税理士、と一言で言っても、相続税に詳しい税理士とそうでない税理士がいます。
医者にも、小児科、内科、外科などがあるように、税理士にも実は分野が色々あります。税理士の資格を取るのに、会計や経理といった分野は必須科目として勉強していますが、相続税に関しては必須科目ではありません。また、計算が複雑な不動産の分野も必須科目ではないため、選択して勉強していない限り、ほとんど知識がない税理士もいるほどです。
それくらい、税理士が勉強しなければならない範囲は広いので、相続税に詳しくない限り、計算間違いが起きやすいんです。
もしこれから相続税の相談を税理士にする場合は、ホームページを見たり口コミなどで、相続税の実績が多い税理士を選ぶようにしましょう。
相続税の還付の手続き方法
相続税を支払い過ぎていた場合、5年10ヶ月以内であれば「更正の請求」という手続きで還付を求めることができます。
ただ、還付の審査には3ヶ月~半年ほどかかる場合があります。この審査の期間も含めての5年10ヶ月ですので、5年を過ぎている場合は急いで手続きを進めるのがおすすめです。
ただ、あきらかに税理士がミスを起こしていた場合は、
手続きは、相続税に強い税理士に依頼するようにしましょう。また、相続税の計算は不動産で間違えることがほとんどなので、不動産鑑定士と連携している税理士はとても強いです。
費用は完全成功報酬型を採用している事務所がほとんどですので、そういった事務所を選ぶようにしましょう。だいたい、還付金の25%~35%程度を成功報酬としているところが多いです。すごく多いように思えますが、相続税の還付は、平均で1,200万円と言われています。そのため、成功報酬金額を支払っても、900万円近くが手元に返ってくることになります。
手続きをするにあたっては、最初の相続税の申告書を税理士事務所に持って行くだけで大丈夫です。
あとは事務所のほうで必要な書類を作成してくれるので、申告書の控えやファイルを持って行きましょう。
審査には3ヶ月~半年ほどかかるのが一般的です。審査が通り、還付されることが決まれば、1ヶ月程度であらかじめ指定しておいた口座にお金が振り込まれます。
まとめ
相続税は自己申告制なうえ、計算が複雑になることが多いので、間違いが起きやすい申告になります。
事実、申告の8割近くが税務署から誤りを指摘されています。
税理士に依頼したとしても、相続税の計算や不動産に詳しくない税理士だと、どうしてもミスが起きやすいです。
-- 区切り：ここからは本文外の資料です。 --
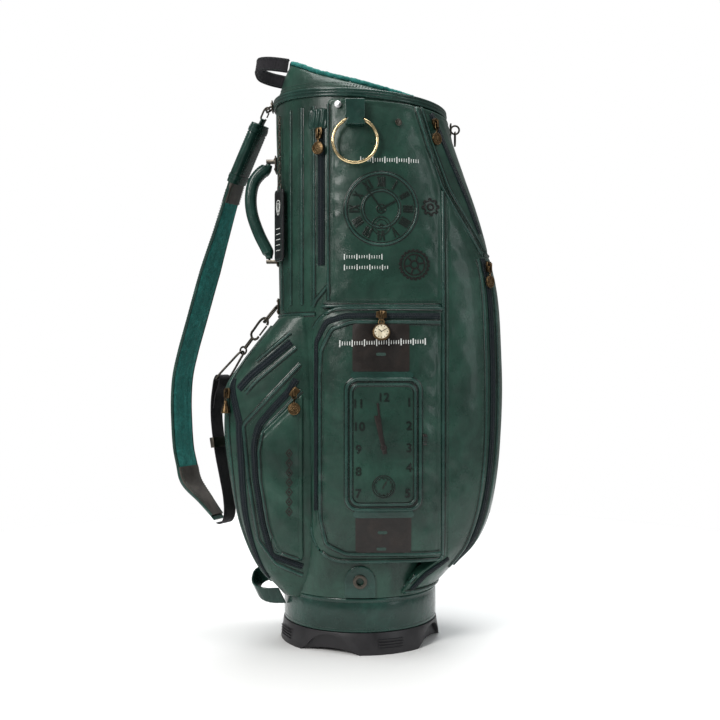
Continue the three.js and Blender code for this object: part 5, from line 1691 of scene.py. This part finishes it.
# ------------------------------------------------------------------ towel ring, foot and inside
def towel_ring():
    a = full_turn(120)
    p = np.stack([-7 + 31.4 * np.cos(a), np.full(120, -134.0), 729 + 31.4 * np.sin(a)], 1)
    verts, faces = wire(p, 2.3, 18, True)
    piece("towel_ring_wire", verts, faces, M["gold"], "towel", "antique_brass", ("towel_ring",))


def foot():
    crisp("base_foot", "base", 1.2)
    # four short moulded ribs over each of the foot's four pads
    parts = Parts()
    for degrees in (22, 112, 202, 292):
        for z in (9, 13, 17, 21):
            a = np.radians(np.linspace(degrees - 9, degrees + 9, 24))
            p = polar(a, np.full(24, 121.0), np.full(24, float(z)))
            out = np.stack([np.cos(a), np.sin(a), 0 * a], 1)
            parts.lay(swept(p, out, flat_section(1.4, 0.8, 0, -1.6)))
    from_parts("foot_ribs", parts, M["base"], slot="base_plastic")


def inside():
    crisp("inner_tube", "liner", 0.0001)
    crisp("divider_curtain", "curtain", 0.3)
    crisp("stay_rod_near", "steel", 0.2)
    crisp("stay_rod_far", "steel", 0.2)
    for node, key in (("base_eyelet", "gunmetal"), ("hood_stud_rear", "steel"),
                      ("hood_stud_front", "gunmetal")):
        crisp(node, key, 0.25)
    soft_copy("floor_plush", "floor_pad", "plush", voxel=2.2, smooth=4,
              rough=(41, 14, 0.25))
    soft_copy("divider_plush", "divider_frame", "plush", voxel=1.7, smooth=7,
              rough=(42, 8, 0.3))


def cuffs():
    ring_piece("cuff_hide", cuff_section, "hide", nodes=("top_cuff",), rough=(51, 80, 0.35))
    ring_piece("band_hide", band_section, "hide_shiny", nodes=("cuff_band",))
    ring_piece("rim_roll", roll_section, "plush", "plush_teal", ("rim_plush",), 420, rough=(52, 6, 0.4))
    # plush facing down the inside of the cuff
    around = 260
    angle = full_turn(around)
    low = cuff_seam(angle) - 12
    top = rim_z(angle) - 4
    rows = []
    for t in np.linspace(0, 1, 16):
        r = mouth_radius(angle) - 6.4 + (rim_radius(angle) - mouth_radius(angle)) * t + 0.6
        rows.append(polar(angle, r - 0.4, low + (top - low) * t))
    verts = np.stack(rows)
    verts = verts + unit(verts * (1, 1, 0)) * (0.35 * ripples(53, 9)(verts))[..., None]
    piece("cuff_lining", verts.reshape(-1, 3), [grid(16, around, True)], M["plush"], slot="plush_teal")


def floor(radius=1.25, sides=96):
    mesh = bpy.data.meshes.new("floor")
    turns = [2 * math.pi * k / sides for k in range(sides)]
    mesh.from_pydata([(radius * math.cos(a), radius * math.sin(a), 0) for a in turns], [],
                     [tuple(range(sides))])
    obj = bpy.data.objects.new("floor", mesh)
    scene.collection.objects.link(obj)
    s = Shader("floor_paper")
    mesh.materials.append(s.done(s.ramp(s.noise(2, 2),
                                        [(0.3, (0.93, 0.93, 0.93)), (0.7, (0.95, 0.95, 0.95))]), 0.7))


# ------------------------------------------------------------------ assembly
def pockets():
    body_shell()
    base_collar()
    rear = rear_pocket()
    side_edge = through([[84, 61], [109, 82], [136, 118], [137, 118.4], [668, 118.4]])
    split = lambda x: np.interp(x, [118, 177, 240], [668, 572.7, 572.7])
    lower = wrapped("front_lower_hide", front_radius, side_edge, lambda x: 84.3 + 0 * x, split, 11,
                    ("front_lower_pocket",), puff=1.4, wrinkle=1.1, sink=15)
    upper_edge = lambda z: np.interp(z, [573.3, 668, 785], [177.5, 119.4, 81.5])
    upper = wrapped("front_upper_hide", front_radius, upper_edge, lambda x: 573.6 + 0 * x,
                    lambda x: 791.4 - 0.07 * x, 12,
                    ("front_upper_pocket",), puff=1.0, wrinkle=0.9, up=90)
    side_outline = rounded_box(-70.5, 117.4, 133, 494, 46, (1, 0, 0, 1), 9)
    panel_outline = [(-46, 525), (-46, 791.6), (80, 785.5), (117.8, 668), (117.8, 496), (-58, 496)]
    for side, word in ((NEAR, "near"), (FAR, "far")):
        panel("side_pocket_hide_" + word, side_outline, swollen(SIDE_BOX, 3.6, 11.5), side,
                            (25, 316), 4,
                            1.8, 1.2, 21 + side, nodes=("side_pocket_" + word,), depth=6)
        panel("upper_panel_hide_" + word, panel_outline, swollen(PANEL_BOX, 0.2, 3.2), side,
                            (32, 645), 2.2,
                            0.9, 0.7, 26 + side, nodes=("upper_pocket_" + word,))
    bend = [(-82, 132), (-104, 133.5), (-121, 146), (-131, 172), (-137, 200), (-142, 232), (-146, 262),
            (-147, 302),
            (-145.5, 311), (-139, 318), (-82, 373)]
    rear_side_panel(bend)


def rear_side_panel(bend):
    outline = resample(soften(bend, 2, True), 2.5, True)
    centre = np.array([-112.0, 250])
    plan = centre + RINGS[:, None, None] * (outline - centre)
    flat = plan.reshape(-1, 2)
    d = edge_distance(flat, outline)
    base = np.stack([flat[:, 0], np.full(len(flat), -97.2), flat[:, 1]], 1)
    n = np.tile([0, -1.0, 0], (len(flat), 1))
    lift = (3.0 + quarter(d, 2.6) + 2.6 * (1 - np.exp(-(d / 13) ** 2)) - 0.7 * np.exp(-((d - 5.5) / 1.4) ** 2)
            + 0.5 * np.clip(d / 10, 0, 1) * ripples(61, 40)(base))
    verts = base + n * lift[:, None]
    cols = len(outline)
    skirt = base[:cols] + n[:cols] * 0.2
    made = Parts().add(verts, grid(len(RINGS), cols, True)).add(np.concatenate([skirt, verts[:cols]]),
                                                                grid(2, cols, True))
    skins.append((verts, grid(len(RINGS), cols, True)))
    return from_parts("rear_side_hide", made, M["hide"], nodes=("rear_side_pocket",))


def rear_side_ornament(skin, trim):
    """A plain chain of lozenges worked down the rear side panel."""
    parts = trim.parts("brown")
    for k in range(7):
        z = 286 - 14 * k
        diamond = [(-102, z - 6), (-97.5, z), (-102, z + 6), (-106.5, z)]
        stroke(skin, parts, diamond, NEAR, 1.3, 0.5, True, 1.5)
        stroke(skin, parts, circle(-102, z, 1.1, 14), NEAR, 1.2, 0.5, True, 0.6)


M = make_materials()
make_camera()
make_lights()
floor()
pockets()
cuffs()
inside()
foot()
soft_copy("tab_hide", "base_tab", "hide_shiny", voxel=0.8, smooth=4)
soft_copy("towel_tab_hide", "towel_loop", "hide_shiny", voxel=0.9, smooth=6, rough=(45, 12, 0.15))
soft_copy("grab_loop_hide", "grab_loop", "hide_shiny", voxel=0.9, smooth=5)
carry_handle()
lift_handle()
shoulder_strap()
strap_metal()
rivets()
tag_trim()
towel_ring()
charms()
skin = Skin()
trim = Trim()
for side in (NEAR, FAR):
    side_trim(skin, trim, side)
    motifs(skin, trim, side)
    garage_flap(side)
round_trim(skin, trim)
rear_side_ornament(skin, trim)
trim.make()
もし申告間違いをしていて、多く相続税を支払っていた場合、5年10ヶ月以内であれば還付の申請をすることができます。
また、それを過ぎていたとしても、明らかに税理士がミスをしていた場合は応じてもらえることもあるので、過ぎていたとしても諦めないで依頼してみましょう。費用は完全成功報酬型をとっている税理士事務所がおすすめです。